So, recently we ran into a problem at englishintoulouse.com: we have over 500 members, and our ISP, which I used as a smarthost, objects to our sending more than 200 e-mails a day. So, sending a newsletter becomes a two-day job, with the last people on the list getting the newsletter a lot later than they should.

I went through the pain of setting up my own outgoing SMTP server. It was simple 10 years ago when all SMTP servers just accepted your e-mail: thanks to spammers, it’s become much harder and your setup needs to be a lot more precise if you want large ISPs to accept mail from your.

Here are the changes I made.

SPF

SPF (Sender Policy Framework) is a DNS record that documents who has the right to send e-mail for your domain. In our case, the IP address documented as A and MX record are allowed to send e-mail for us.

For MaraDNS, you add a line like this:

% spf 'v=spf1 a mx ~all'
% txt 'v=spf1 a mx ~all'
More details about SPF, including a script that builds the SPF record for you, are available on the [[SPF Web site http://www.openspf.org]].

ISP setup

Several large ISP (e.g. AOL) filter incoming mail depending on the emitting IP address.

Configure a reverse DNS with your ISP, so the RDNS is consistent with your domain (I am not sure this is totally useful).

Remove your residential IP from [[SpamHaus http://www.spamhaus.org]] PBL: , link “Remove IP Address”. This lets most serious ISPs (Yahoo, Gmail, …) receive your e-mail. Some other ISPs use a blacklist from [[Trend Micro http://ers.trendmicro.com/]]. You can request being taken off their list, but they won’t unless you’re the ISP responsible for your address range…

AOL still won’t listen, so use your ISP as smarthost just for them, adding to /etc/exim4/hubbed_hosts:

aol.com: smtp.free.fr

AOL also lets you set up a spam feedback loop, but I am not done with that yet.

Check your DNS setup

Another goal I had was to pass all of zonecheck(1) tests. This can be either run from their [[Web site http://www.zonecheck.com]] or installed under Debian apt-get install zonecheck.

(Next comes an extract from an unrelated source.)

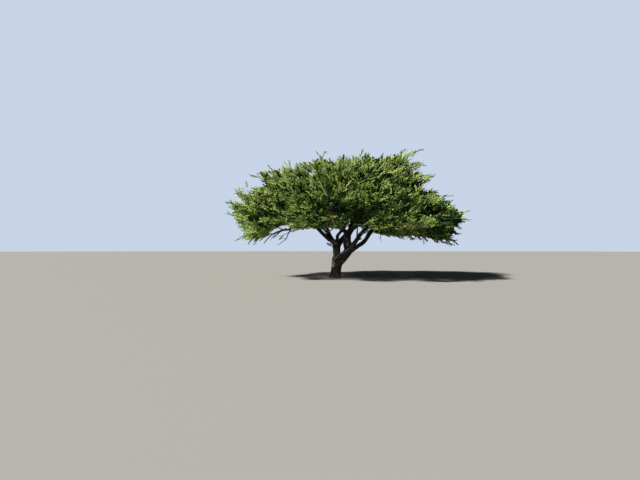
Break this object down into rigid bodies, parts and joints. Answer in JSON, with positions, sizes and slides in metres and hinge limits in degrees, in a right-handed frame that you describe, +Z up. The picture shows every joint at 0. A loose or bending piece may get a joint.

It pointed out that my DNS setup was klunky at best. So, what I need to do is tell my registrar that each of my domains has two nameservers, ns1.% and ns2.%, with the appropriate addresses. The registrar transmits that to the registry. The thing is, this will only work properly if your DNS is consistent with the registry, i.e. you have ns1.% and ns2.% A and NS records set up. In MaraDNS:

% NS ns1.%
% NS ns2.%

ns1.% 80.68.89.183
ns2.% 82.235.147.6

Then zonecheck insists that my servers should also serve TCP requests. In MaraDNS, in /etc/mararc:

tcp_convert_acl = "0.0.0.0/0"
tcp_convert_server = "80.68.89.183"

(with the appropriate IP address of course), and restart zoneserver (not maradns!).

Another pretty, Web-based, DNS tool that you can use is [[DNSCheck http://dnscheck.iis.se/]], which has the advantage of giving you an external view of your setup even if you do not have access to a machine outside your network.

Misc

You can test your e-mail system with

telnet relay-test.mail-abuse.org

This runs a series of security tests on the IP you’re coming from and tells you the results. Ideal to find if you’re accidently set up as an open relay.